Je pense à ce qui n'est pas arrivé et à ce que vous auriez fait lorsque vous vous seriez heurté au « mur de l'argent » en appliquant votre programme, l’Avenir en commun : vous en auriez appelé au peuple ou vous auriez pris modèle sur votre Mitterrand de 1983 ?
Je pense que je vous remercie aussi pour un travail d'équipe : vous n'êtes pas seul à mériter ces remerciements, mais cette équipe aurait-elle existé sans vous ?

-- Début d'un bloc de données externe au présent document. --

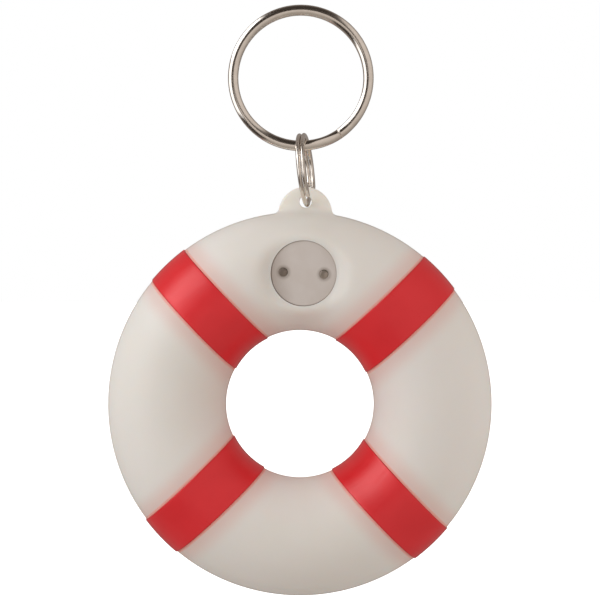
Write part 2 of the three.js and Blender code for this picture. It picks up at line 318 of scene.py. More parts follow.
def srgb(red, green, blue):
    """A colour given as it looks, from 0 to 255, as the linear values that a shader takes."""
    linear = [c / 255 / 12.92 if c <= 10 else ((c / 255 + 0.055) / 1.055) ** 2.4 for c in (red, green, blue)]
    return (*linear, 1.0)


# ---- Materials -------------------------------------------------------------------------------

BAND_HALF_WIDTH = 3.83 * MM
RED_BLEED_REACH = 4.5 * MM
DIAGONAL = math.sqrt(0.5)
STREAKS_PER_MM = (0.12, 5.0, 1)
CAP_SHADED_SIDE = (-0.98, 0, -0.17)
NICKEL_BRIGHT = (0.83, 0.77, 0.71, 1)
NICKEL_WORN = (0.75, 0.69, 0.63, 1)
NICKEL_MARKS_PER_METRE = (500, 2500, 500)


def milky_plastic():
    """Satin white soft plastic, with painted light: painted paler in the thin tab for light through it,
    painted pink light bleeding beside the bands, painted shade round the light's bore, and painted shade
    edge-on."""
    made, g = material("milky_plastic")
    place = g.place()
    colour = g.mix(g.patches(45, 3), srgb(232, 227, 219), srgb(236, 231, 225))

    # Painted light: the thin tab is painted paler, standing in for light that comes through it.
    tab = g.ramp(g.along(place, (0, 0, 1)), OUTER_RADIUS - 0.5 * MM, OUTER_RADIUS + 1.5 * MM)
    colour = g.mix(tab, colour, srgb(243, 239, 230))

    rising = g.math("ABSOLUTE", g.along(place, (-DIAGONAL, 0, DIAGONAL)))
    falling = g.math("ABSOLUTE", g.along(place, (DIAGONAL, 0, DIAGONAL)))
    from_band = g.math("SUBTRACT", g.math("MINIMUM", rising, falling), BAND_HALF_WIDTH)
    # Painted light: a soft pink bleed of red light beside each band, and a paler salmon line at the band's
    # edge.
    painted_red_bleed = g.ramp(from_band, RED_BLEED_REACH, 0.0, to_high=0.38, kind="SMOOTHERSTEP")
    colour = g.mix(painted_red_bleed, colour, srgb(226, 160, 148))
    painted_bleed_line = g.ramp(from_band, 0.5 * MM, 0.25 * MM, to_high=0.85)
    colour = g.mix(painted_bleed_line, colour, srgb(250, 172, 156))

    # Painted shade: a brown line in the gap round the light's cap, in front of the ring.
    bore_gap_shade = g.ramp(g.from_light_axis(place), BORE_RADIUS + 0.05 * MM, BORE_RADIUS + 0.01 * MM)
    in_front = g.ramp(g.along(place, (0, 1, 0)), 0.0, -1 * MM)
    colour = g.mix(g.times(bore_gap_shade, in_front, 0.6), colour, srgb(170, 134, 112))
    # Painted shade: darker where the surface is seen edge-on.
    colour = g.mix(g.turned_away(0.5), colour, srgb(150, 140, 128))

    grain = g.bump(g.noise(5200, 2), 0.004 * MM)
    ripple = g.bump(g.noise(110, 1), 0.03 * MM, grain)
    g.surface(
        Base_Color=colour, Roughness=g.patches(900, 3, 0.46, 0.54), Normal=ripple, IOR=1.48,
        Specular_IOR_Level=0.4, Subsurface_Weight=0.5, Subsurface_Radius=(1.0, 0.75, 0.6),
        Subsurface_Scale=1.6 * MM,
    )
    return made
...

Je pense à l’avenir et à la manière dont vous devrez passer la main, en restant un conseil avisé, mais à la bonne place. L’aventure est collective mais dans la cinquième République, un leader est nécessaire – et ce ne peut pas être qu’un porte-parole, même s’il doit s’effacer vers la mi-mandat, en fonction des attributions que lui donnera la constitution de la sixième République. La transition sera difficile, il se peut qu’elle doive attendre cinq ans de plus, ce serait dommage. En attendant, après cette belle campagne, il faudrait capitaliser à gauche aux législatives, il faudrait que la principale opposition ne soit pas à droite et à l’extrême-droite.
Coda
C’était la troisième fois que je votais pour vous au premier tour d’une élection présidentielle. Jamais je n’ai voté pour vous par réflexe, sans réfléchir. À chaque fois j’ai eu l’impression de voter pour un candidat différent, un candidat meilleur, plus réfléchi que celui pour qui j’avais voté cinq ans auparavant.
Pas de chance, je crois que je n’ai jamais voté au premier tour pour un candidat élu ou même qualifié pour le second tour. Caramba ! Encore raté… désolé pour vous, pour nous, pour tous.